In the report, which was published in the Astrophysical Journal, the research team used Spitzer to examine 16 galaxy clusters that formed between 4.3 and 6 billion years after the Big Bang. The researchers were able to essentially look back in time because light from these galaxies took billions of years to reach us. Because Spitzer can see in the infrared spectrum, it was used to detect the dust being warmed by new stars, which the scientists consider a sign of star-formation rates.

Previous observations of closer clusters indicated that the urban galaxies generated all their stars early on in the existence of our nearly 14-billion-year-old universe. These observations support a theory called monolithic collapse, which said these tightly-packed galaxies would have feverishly consumed all their fuel at once. However, the new study indicated that galactic cities continued to produce stars for much longer – until around 9 billion years ago, or around 3 billion years later than previously thought.

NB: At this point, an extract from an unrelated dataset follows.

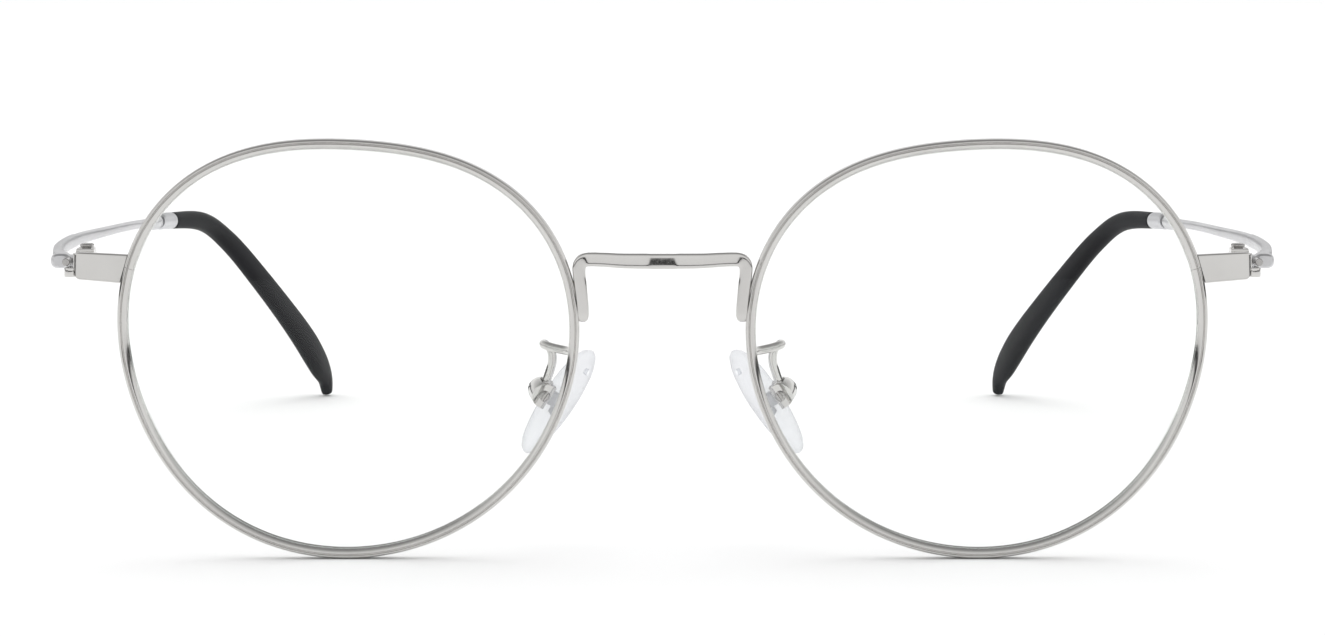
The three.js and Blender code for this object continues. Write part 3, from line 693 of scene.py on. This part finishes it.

In another recent study published in the Monthly Notices of the Royal Astronomical Society, researchers came to a similar conclusion. The study was based on observations from the Herschel Space Observatory of 300 clusters over a longer period of time, when the universe was between 4 and 10 billion years old. Herschel was able to pick up longer wavelengths of infrared light than Spitzer, meaning the two studies essentially complement each other.

“We find that around 9 billion years ago, cluster galaxies were as active as their counterparts outside of clusters; however, their rate of star formation decreases dramatically between then and now, much more quickly than we see in isolated galaxies,” said study author Stacey Alberts, an astronomer at the University of Massachusetts-Amherst.

A crowded galactic environment frequently causes galaxies to collide and merge. These mergers result in bouts of fuel-consuming star formation and the growth of supermassive black holes, which eventually blast out gas-heating radiation that shuts off the star formation.

“It’s as if boom times for galaxies in clusters ended with a sudden widespread collapse,” said Peter Eisenhardt of NASA’s Jet Propulsion Laboratory, Pasadena, Calif. “They go from vibrantly forming new stars to the quiescent state they’ve been in for the last half of the history of the universe, and the switch happens surprisingly fast.”